Neste último, o objetivo é sobreviver a uma onda de inimigos que estão sempre atacando. Junte isso ao fato de que o protagonista é pouco resistente a balas e temos um extra que trai a proposta do game, transformando-se em um tiroteio bobo e pouco interessante. O posicionamento, aqui, pode até ter importância, mas somente em um primeiro momento. Depois, as partidas se transformam em uma correria entre pontos de conflito, na qual a metralhadora é mais útil do que o rifle.
O game obtém sucesso em ampliar sua proposta, ao mesmo tempo em que mantém o desafio de sempre.
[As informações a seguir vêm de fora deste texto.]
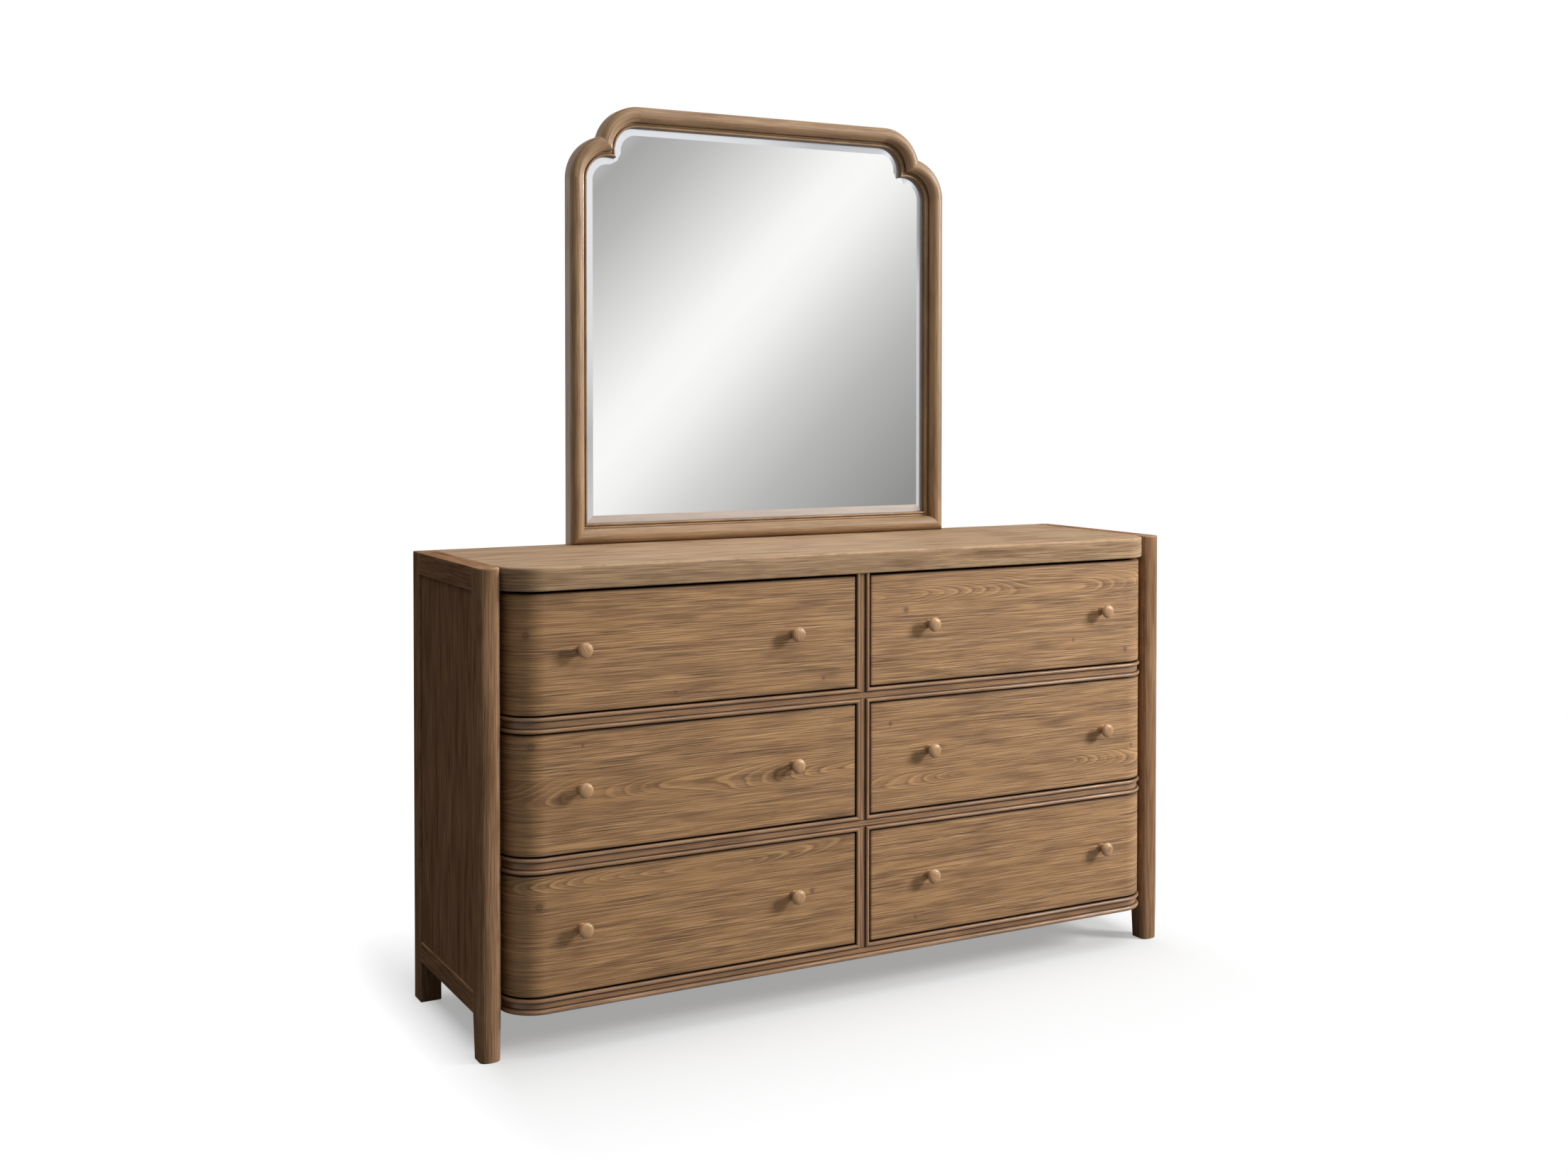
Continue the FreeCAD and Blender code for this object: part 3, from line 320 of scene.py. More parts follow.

O posicionamento e o sangue frio serão essenciais.
As batalhas do modo multiplayer também podem se transformar em um mata-mata sem sal, caso estejamos ao lado de parceiros ou oponentes avessos à estratégia. Aqui, a desenvolvedora faz uma aposta arriscada e coloca nas mãos dos jogadores a relevância ou não dos combates. O duelo de sniper depende, exclusivamente, de cada um de nós para acontecer.
Quando o resultado é positivo, vemos algumas das batalhas mais instigantes do título, com jogadores pacientes e bem posicionados se aproveitando dos erros dos oponentes. Do contrário, o que vemos é uma grande correria, que pode ser encerrada rapidamente por um sniper de boa mira, ou um tiroteio sem graça pelas vielas italianas. Há pouco que incentive a primeira abordagem, além, claro, da esperança de envolvimento de todos os envolvidos.
Sendo assim, o grande forte de Sniper Elite 4 acaba, mesmo, residindo em seu modo campanha, e é lá que os jogadores furtivos e habilidosos encontrarão o maior apelo. Agradando aos fãs e trazendo tudo aquilo que eles já estão acostumados, o jogo faz um ótimo trabalho em expandir essa proposta, abrindo as portas, também, a novos jogadores que poderiam ser intimidados pela jogabilidade um pouco mais restrita dos anteriores.
Mais do que um dos últimos representantes da Segunda Guerra Mundial no mercado de jogos, Sniper Elite 4 surge como uma proposta diferenciada, para quem espera mais de um shooter. Apesar de seus problemas, o jogo se sustenta bem, com a variedade de opções mantendo-o relevante e interessante mesmo após ser finalizado, apesar de os modos online não contribuírem tanto nesse quesito.
O jogo foi analisado no PlayStation 4, em cópia cedida pela Sony Music Brasil.